Ele lembra que a crise humanitária enfrentada pelos Yanomami em 2023 é reflexo de um modelo predatório de exploração. A Igreja, ao lado das comunidades, denunciou o garimpo ilegal e a omissão do Estado, mantendo viva sua missão profética.

“Os desafios atuais são grandes: ameaças políticas, projetos de lei que violam direitos constitucionais, devastação ambiental e exclusão. Mas a missão continua. E ela nos pede fidelidade, coragem e presença.”

Pastoral Indigenista: presença, escuta e compromisso

Dois outros missionários estrangeiros que atuam na Diocese de Roraima também compartilharam suas experiências à frente da Pastoral Indigenista: o padre Matias Bezze, da Diocese de Pádua (Itália), e o irmão comboniano Simão Bauci. Ambos destacam o papel da Igreja como parceira dos povos indígenas na luta por direitos, especialmente à terra, e ressaltam o desafio constante de estar presente, de forma humilde e comprometida, no cotidiano das comunidades.

“A Diocese de Roraima esteve, está e estará ao lado dos povos indígenas. Há uma aliança histórica construída na luta pelos direitos, especialmente pela terra, e esse compromisso é o que celebramos nestes 300 anos”, afirmou padre Matias.

O irmão Simão, que chegou ao estado em 2020, também sublinha que a missão da Igreja junto aos povos indígenas é marcada por uma transformação: da antiga “pastoral da desobriga” – centrada em sacramentos e conversões – para uma presença respeitosa, dialógica e intercultural.

“Hoje caminhamos com mais respeito. Primeiro escutamos, depois partilhamos a fé. O Vaticano II foi um divisor de águas. Aprendemos que os povos indígenas têm muito a nos ensinar, inclusive espiritualmente”, disse.

Atualmente, a Pastoral Indigenista da Diocese conta com cerca de 30 missionários e missionárias atuando em todo o estado, organizados em 10 equipes. O trabalho inclui visitas a comunidades, muitas delas em áreas de difícil acesso – além de formação religiosa, humana e social. Em Boa Vista, a atuação se intensifica diante do número crescente de indígenas em situação urbana, especialmente migrantes Yanomami.

Apesar dos avanços, os desafios são muitos. A presença missionária precisa enfrentar dificuldades logísticas, escassez de vocações e uma crescente ofensiva política e econômica contra os direitos indígenas. Um ponto crítico destacado pelos missionários é a tentativa de divisão das lideranças e comunidades indígenas, o que compromete as lutas coletivas por território e dignidade.

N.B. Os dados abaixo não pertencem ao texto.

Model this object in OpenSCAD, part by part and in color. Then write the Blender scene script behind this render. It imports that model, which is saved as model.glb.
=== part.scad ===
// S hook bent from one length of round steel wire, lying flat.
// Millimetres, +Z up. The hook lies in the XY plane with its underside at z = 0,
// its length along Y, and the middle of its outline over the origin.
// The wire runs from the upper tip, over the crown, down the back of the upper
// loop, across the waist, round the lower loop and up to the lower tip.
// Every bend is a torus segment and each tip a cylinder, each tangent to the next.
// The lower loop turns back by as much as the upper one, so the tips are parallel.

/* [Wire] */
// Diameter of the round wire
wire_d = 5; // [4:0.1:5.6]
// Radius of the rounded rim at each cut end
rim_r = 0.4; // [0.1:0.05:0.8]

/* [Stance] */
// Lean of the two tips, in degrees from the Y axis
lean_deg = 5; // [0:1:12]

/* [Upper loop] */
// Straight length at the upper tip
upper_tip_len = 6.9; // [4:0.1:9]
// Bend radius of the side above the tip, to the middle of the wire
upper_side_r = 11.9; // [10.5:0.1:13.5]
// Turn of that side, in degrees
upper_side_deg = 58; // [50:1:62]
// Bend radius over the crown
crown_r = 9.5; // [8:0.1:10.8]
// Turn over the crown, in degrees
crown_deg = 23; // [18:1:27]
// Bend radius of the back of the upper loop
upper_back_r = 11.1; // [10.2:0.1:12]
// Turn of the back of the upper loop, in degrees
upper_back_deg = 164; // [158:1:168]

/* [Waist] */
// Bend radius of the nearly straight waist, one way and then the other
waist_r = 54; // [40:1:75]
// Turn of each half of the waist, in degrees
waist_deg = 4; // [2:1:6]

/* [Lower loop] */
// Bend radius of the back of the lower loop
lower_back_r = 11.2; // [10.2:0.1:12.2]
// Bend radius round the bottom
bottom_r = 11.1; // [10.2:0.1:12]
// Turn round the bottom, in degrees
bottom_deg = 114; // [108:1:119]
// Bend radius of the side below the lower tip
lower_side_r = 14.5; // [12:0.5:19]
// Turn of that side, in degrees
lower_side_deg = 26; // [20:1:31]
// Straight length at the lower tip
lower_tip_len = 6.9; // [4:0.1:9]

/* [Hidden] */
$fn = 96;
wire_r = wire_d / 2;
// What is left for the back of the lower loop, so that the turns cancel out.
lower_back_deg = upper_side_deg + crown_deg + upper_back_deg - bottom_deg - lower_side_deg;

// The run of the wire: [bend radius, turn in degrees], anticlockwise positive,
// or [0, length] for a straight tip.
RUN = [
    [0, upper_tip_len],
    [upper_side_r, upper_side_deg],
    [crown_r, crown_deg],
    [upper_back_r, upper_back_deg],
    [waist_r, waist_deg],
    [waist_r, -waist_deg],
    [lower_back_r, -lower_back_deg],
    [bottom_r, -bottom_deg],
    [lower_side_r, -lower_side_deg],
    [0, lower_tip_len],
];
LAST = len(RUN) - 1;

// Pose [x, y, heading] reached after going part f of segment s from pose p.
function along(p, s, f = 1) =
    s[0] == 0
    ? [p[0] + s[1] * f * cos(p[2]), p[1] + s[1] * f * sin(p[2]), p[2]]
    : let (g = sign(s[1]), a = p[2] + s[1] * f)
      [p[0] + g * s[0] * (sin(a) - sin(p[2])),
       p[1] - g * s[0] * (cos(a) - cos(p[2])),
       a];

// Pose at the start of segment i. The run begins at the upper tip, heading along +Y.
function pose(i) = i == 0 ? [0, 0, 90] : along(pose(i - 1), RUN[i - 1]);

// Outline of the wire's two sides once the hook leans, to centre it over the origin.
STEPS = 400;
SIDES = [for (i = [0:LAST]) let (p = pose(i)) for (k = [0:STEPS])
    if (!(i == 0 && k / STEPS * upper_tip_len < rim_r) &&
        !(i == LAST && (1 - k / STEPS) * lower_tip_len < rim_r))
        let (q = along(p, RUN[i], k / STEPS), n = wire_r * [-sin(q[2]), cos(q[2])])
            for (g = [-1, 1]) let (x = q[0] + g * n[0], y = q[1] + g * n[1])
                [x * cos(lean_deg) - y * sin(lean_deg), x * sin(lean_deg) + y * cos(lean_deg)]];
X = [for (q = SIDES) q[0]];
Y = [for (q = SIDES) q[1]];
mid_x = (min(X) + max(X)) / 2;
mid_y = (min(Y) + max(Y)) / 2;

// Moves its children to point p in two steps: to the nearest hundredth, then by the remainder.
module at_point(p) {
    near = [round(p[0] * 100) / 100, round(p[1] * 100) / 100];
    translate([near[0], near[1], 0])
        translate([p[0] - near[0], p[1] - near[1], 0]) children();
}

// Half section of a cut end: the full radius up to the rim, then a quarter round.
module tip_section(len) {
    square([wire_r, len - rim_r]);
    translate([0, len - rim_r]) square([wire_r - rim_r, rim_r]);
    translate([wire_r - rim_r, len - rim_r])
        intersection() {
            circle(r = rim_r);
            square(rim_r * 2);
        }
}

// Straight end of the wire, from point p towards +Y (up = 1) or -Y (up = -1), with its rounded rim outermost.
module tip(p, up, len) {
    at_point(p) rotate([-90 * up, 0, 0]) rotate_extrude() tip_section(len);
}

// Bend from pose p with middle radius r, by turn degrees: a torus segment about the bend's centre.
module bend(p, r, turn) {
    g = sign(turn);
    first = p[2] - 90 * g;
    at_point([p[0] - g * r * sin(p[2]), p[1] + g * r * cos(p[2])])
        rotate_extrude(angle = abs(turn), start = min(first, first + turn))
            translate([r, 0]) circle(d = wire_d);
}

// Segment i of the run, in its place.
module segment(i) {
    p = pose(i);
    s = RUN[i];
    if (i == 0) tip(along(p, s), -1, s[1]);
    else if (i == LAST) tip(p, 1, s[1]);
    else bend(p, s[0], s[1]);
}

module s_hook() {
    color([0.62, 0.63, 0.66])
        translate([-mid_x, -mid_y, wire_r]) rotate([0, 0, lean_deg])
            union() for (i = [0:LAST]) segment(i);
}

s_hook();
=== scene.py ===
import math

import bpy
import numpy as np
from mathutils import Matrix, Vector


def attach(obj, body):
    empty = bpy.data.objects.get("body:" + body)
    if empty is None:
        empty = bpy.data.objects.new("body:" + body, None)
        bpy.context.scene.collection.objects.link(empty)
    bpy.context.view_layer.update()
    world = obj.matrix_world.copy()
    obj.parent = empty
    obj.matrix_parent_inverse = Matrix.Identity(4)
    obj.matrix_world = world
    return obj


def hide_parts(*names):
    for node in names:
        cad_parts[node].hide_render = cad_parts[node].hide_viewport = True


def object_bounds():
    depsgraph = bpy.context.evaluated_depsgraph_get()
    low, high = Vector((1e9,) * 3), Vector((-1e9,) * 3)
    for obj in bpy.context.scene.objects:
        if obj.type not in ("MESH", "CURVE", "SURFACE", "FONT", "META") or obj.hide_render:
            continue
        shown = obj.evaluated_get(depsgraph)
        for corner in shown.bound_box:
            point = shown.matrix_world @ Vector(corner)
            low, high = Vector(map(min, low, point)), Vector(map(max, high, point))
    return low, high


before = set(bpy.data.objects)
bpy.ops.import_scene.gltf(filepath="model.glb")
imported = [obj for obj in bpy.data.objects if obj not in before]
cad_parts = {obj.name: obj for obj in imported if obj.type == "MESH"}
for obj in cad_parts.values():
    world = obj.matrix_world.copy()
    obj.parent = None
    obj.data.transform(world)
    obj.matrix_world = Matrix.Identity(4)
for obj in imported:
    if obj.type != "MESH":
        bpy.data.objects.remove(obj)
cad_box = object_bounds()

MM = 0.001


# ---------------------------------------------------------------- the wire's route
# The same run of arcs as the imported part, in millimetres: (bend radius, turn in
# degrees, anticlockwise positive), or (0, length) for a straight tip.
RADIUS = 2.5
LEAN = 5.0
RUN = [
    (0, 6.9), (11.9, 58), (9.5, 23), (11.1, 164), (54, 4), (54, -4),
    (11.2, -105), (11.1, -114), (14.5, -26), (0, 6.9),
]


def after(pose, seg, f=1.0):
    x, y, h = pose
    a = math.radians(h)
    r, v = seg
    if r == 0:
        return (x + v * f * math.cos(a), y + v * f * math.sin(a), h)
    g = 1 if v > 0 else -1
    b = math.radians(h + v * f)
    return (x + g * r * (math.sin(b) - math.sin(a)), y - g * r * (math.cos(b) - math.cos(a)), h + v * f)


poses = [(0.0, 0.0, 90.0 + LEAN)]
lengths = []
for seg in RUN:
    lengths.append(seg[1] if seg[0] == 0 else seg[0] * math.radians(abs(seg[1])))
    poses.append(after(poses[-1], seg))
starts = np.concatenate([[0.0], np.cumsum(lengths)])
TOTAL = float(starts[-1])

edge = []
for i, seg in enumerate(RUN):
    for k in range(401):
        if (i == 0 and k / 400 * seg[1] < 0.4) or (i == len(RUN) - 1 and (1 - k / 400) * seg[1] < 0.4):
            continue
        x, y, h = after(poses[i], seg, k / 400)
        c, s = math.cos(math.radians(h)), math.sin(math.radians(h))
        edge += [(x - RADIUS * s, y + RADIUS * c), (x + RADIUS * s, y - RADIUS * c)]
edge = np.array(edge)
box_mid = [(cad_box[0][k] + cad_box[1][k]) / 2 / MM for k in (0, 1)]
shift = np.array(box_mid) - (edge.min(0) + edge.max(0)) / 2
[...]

“O desafio não é apenas manter a presença, mas fortalecer a atuação dos próprios indígenas e dos leigos. O futuro da pastoral depende deles. Por isso, temos iniciado formações voltadas aos leigos da região”, explicou irmão Simão.

Os missionários participaram ativamente do Jubileu dos Povos Indígenas, evento que fez parte das comemorações dos 300 anos da evangelização, e reforçaram que a missão da Igreja em Roraima é caminhar com os mais pobres, como enfatiza o Papa Francisco.

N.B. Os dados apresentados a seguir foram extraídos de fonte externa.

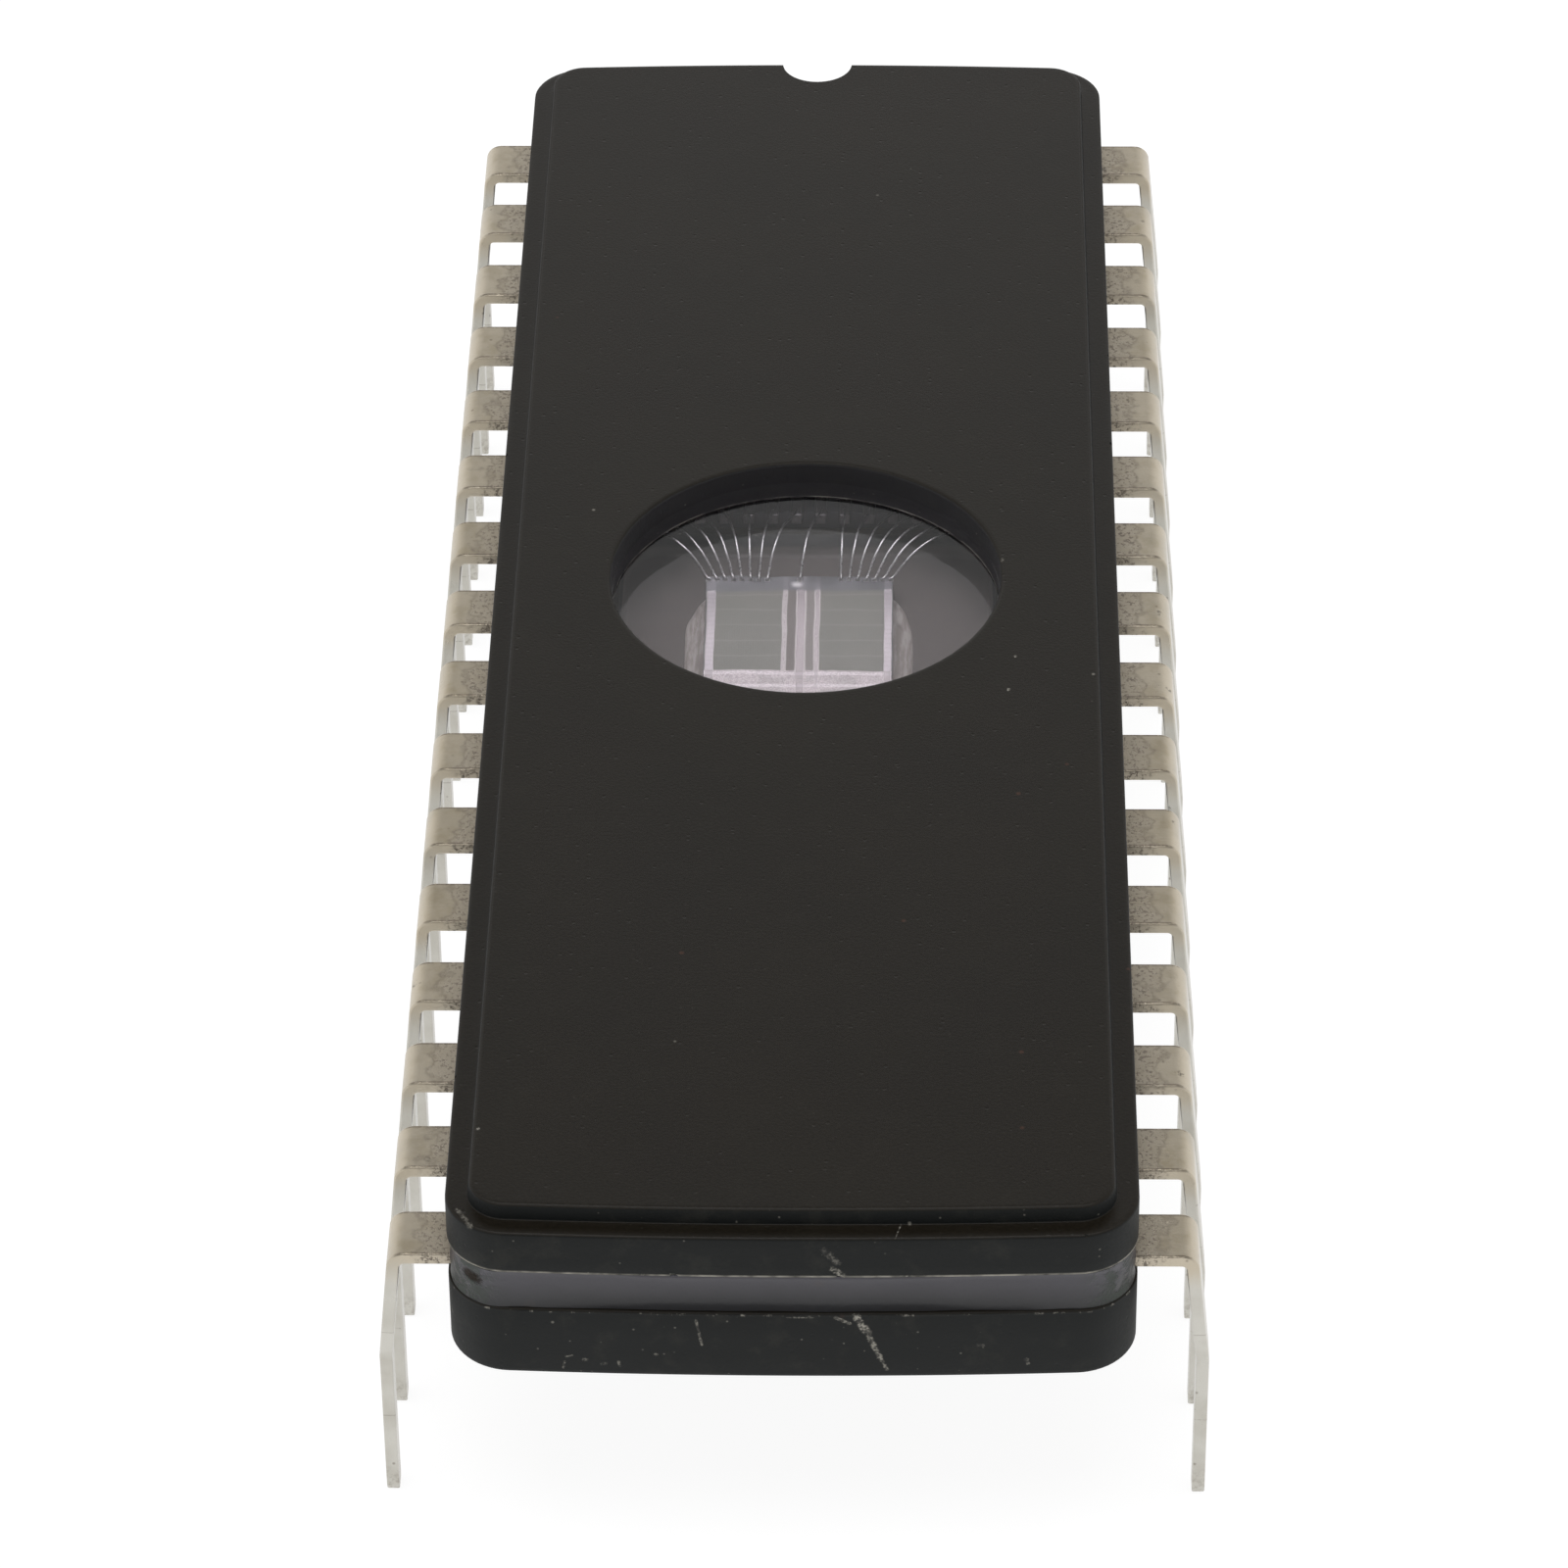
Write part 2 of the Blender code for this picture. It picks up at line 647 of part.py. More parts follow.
def main():
    for obj in list(bpy.data.objects):
        bpy.data.objects.remove(obj)
    parts = bpy.data.collections.new(COLLECTION_NAME)
    cutters = bpy.data.collections.new("cutters")
    cutters.hide_render = True
    for collection in (parts, cutters):
        bpy.context.scene.collection.children.link(collection)

    ceramic = material("dark_ceramic", (0.036, 0.033, 0.028), 0.55)
    seal = material("sealing_glass", (0.06, 0.055, 0.075), 0.2)
    clear = material("clear_lens", (0.8, 0.8, 0.82), 0.05, alpha=0.35)
    silicon = material("silicon", (0.24, 0.25, 0.22), 0.25, 0.6)
    paste = material("silver_paste", (0.35, 0.33, 0.3), 0.5, 0.4)
    tin = material("dull_tin", (0.55, 0.53, 0.48), 0.4, 0.9)

    glass_notch = make_cutter(
        "glass_notch", prism("glass_notch", notch_outline(GLASS_SETBACK), BASE_BOTTOM, RIM_TOP), cutters
    )

    make_base(parts, cutters, ceramic)
    make_base_glass(parts, cutters, glass_notch, seal)
    make_cap_glass(parts, cutters, glass_notch, seal)
    make_cap(parts, cutters, ceramic)
    make_lens(parts, clear)
    make_attach(parts, paste)
    make_die(parts, silicon)
    for number in range(1, 2 * LEADS_PER_SIDE + 1):
        make_lead(number, parts, cutters, tin)


main()
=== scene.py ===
"""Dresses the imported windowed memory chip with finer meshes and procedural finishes.

The chip has no moving parts, so every piece rides on the one body. Lengths are metres in the frame of
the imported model: Z = 0 at the lead tips, +Y towards the index notch, the body centred on X = Y = 0.
"""

from __future__ import annotations

import logging
import math
import random
from collections.abc import Callable, Sequence
from dataclasses import dataclass
from enum import Enum
from functools import cached_property
from typing import Any

import bmesh
import bpy
from mathutils import Matrix, Vector, noise


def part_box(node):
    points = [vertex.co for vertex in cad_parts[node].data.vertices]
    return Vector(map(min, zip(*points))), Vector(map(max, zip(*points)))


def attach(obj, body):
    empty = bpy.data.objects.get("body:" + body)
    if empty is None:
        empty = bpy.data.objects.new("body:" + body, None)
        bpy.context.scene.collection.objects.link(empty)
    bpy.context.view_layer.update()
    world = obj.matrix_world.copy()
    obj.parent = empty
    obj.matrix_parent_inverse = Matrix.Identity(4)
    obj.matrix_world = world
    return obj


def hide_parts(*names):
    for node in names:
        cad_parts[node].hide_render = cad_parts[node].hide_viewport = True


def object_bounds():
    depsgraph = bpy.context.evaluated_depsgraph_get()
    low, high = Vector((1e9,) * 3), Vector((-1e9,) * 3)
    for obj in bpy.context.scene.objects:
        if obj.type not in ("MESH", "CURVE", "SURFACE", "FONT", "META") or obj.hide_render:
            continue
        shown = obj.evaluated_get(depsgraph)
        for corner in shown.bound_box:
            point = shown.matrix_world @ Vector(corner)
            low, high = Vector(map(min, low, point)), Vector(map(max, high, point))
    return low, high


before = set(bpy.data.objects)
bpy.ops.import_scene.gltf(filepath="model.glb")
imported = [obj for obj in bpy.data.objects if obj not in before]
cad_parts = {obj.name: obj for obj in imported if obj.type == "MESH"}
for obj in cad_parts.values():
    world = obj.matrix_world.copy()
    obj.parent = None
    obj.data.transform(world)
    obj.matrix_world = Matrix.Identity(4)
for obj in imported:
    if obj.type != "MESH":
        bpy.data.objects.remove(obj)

CAD_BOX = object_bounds()
MM = 0.001
BODY = "root"
NEAR_FACE = CAD_BOX[0].y / MM
Colour = tuple[float, float, float]
Outline = list[tuple[float, float]]

log = logging.getLogger("eprom_chip")


class Row(Enum):
    """The two rows of leads, by the sign of X."""

    LEFT = -1
    RIGHT = 1


class End(Enum):
    """The two ends of the body, by the sign of Y."""

    NOTCH = 1
    PLAIN = -1


class Term:
    """A number that flows through a node tree, used in plain arithmetic."""

    def __init__(self, nodes: Nodes, socket: bpy.types.NodeSocket) -> None:
        """Wraps an output socket of the tree that nodes writes to."""
        self.nodes = nodes
        self.socket = socket

    def __add__(self, other: Any) -> Term:
        """Sum."""
        return self.nodes.math("ADD", self, other)

    def __radd__(self, other: Any) -> Term:
        """Sum with a plain number on the left."""
        return self.nodes.math("ADD", other, self)

    def __sub__(self, other: Any) -> Term:
        """Difference."""
        return self.nodes.math("SUBTRACT", self, other)

    def __rsub__(self, other: Any) -> Term:
        """Difference with a plain number on the left."""
        return self.nodes.math("SUBTRACT", other, self)

    def __mul__(self, other: Any) -> Term:
        """Product."""
        return self.nodes.math("MULTIPLY", self, other)

    def __rmul__(self, other: Any) -> Term:
        """Product with a plain number on the left."""
        return self.nodes.math("MULTIPLY", other, self)

    def __truediv__(self, other: Any) -> Term:
        """Quotient."""
        return self.nodes.math("DIVIDE", self, other)

    def __rtruediv__(self, other: Any) -> Term:
        """Quotient with a plain number on the left."""
        return self.nodes.math("DIVIDE", other, self)

    def __pow__(self, other: Any) -> Term:
        """Power."""
        return self.nodes.math("POWER", self, other)

    def __abs__(self) -> Term:
        """Size without its sign."""
        return self.nodes.math("ABSOLUTE", self)

    def least(self, other: Any) -> Term:
        """The smaller of two."""
        return self.nodes.math("MINIMUM", self, other)

    def most(self, other: Any) -> Term:
        """The larger of two."""
        return self.nodes.math("MAXIMUM", self, other)

    def sine(self) -> Term:
        """Sine of an angle in radians."""
        return self.nodes.math("SINE", self)

    def cosine(self) -> Term:
        """Cosine of an angle in radians."""
        return self.nodes.math("COSINE", self)

    def held(self) -> Term:
        """Held between 0 and 1."""
        return self.least(1.0).most(0.0)

    def rise(self, low: float, high: float) -> Term:
        """A soft step between two values, either of which may be the larger number.

        Args:
            low: Value at which the step is 0.
            high: Value at which the step is 1.

        Returns:
            The step as a term.
        """
        node = self.nodes.add(
            "ShaderNodeMapRange",
            {"interpolation_type": "SMOOTHSTEP"},
            {"Value": self, "From Min": low, "From Max": high},
        )
        return Term(self.nodes, node.outputs["Result"])

    def band(self, low: float, high: float, soft: float) -> Term:
        """1 between two values and 0 outside them, with soft edges."""
        return self.rise(low - soft, low + soft) * self.rise(high + soft, high - soft)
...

“Roraima é terra indígena. Caminhar com os povos indígenas é caminhar com Jesus Cristo. A missão não é impor, mas se deixar transformar pelo outro. E nós, missionários, somos chamados a isso”, completou padre Matias.

A reportagem encerra com um chamado à ação: a Pastoral Indigenista da Diocese de Roraima convida leigos e leigas que sentem esse mesmo desejo de caminhar com os povos originários a se engajarem na missão.

“Os povos indígenas não precisam de nós. Somos nós que precisamos deles. Eles têm muito a ensinar sobre cuidado com a terra, respeito à vida e espiritualidade. Venha conhecer a Pastoral Indigenista”, concluiu irmão Simão.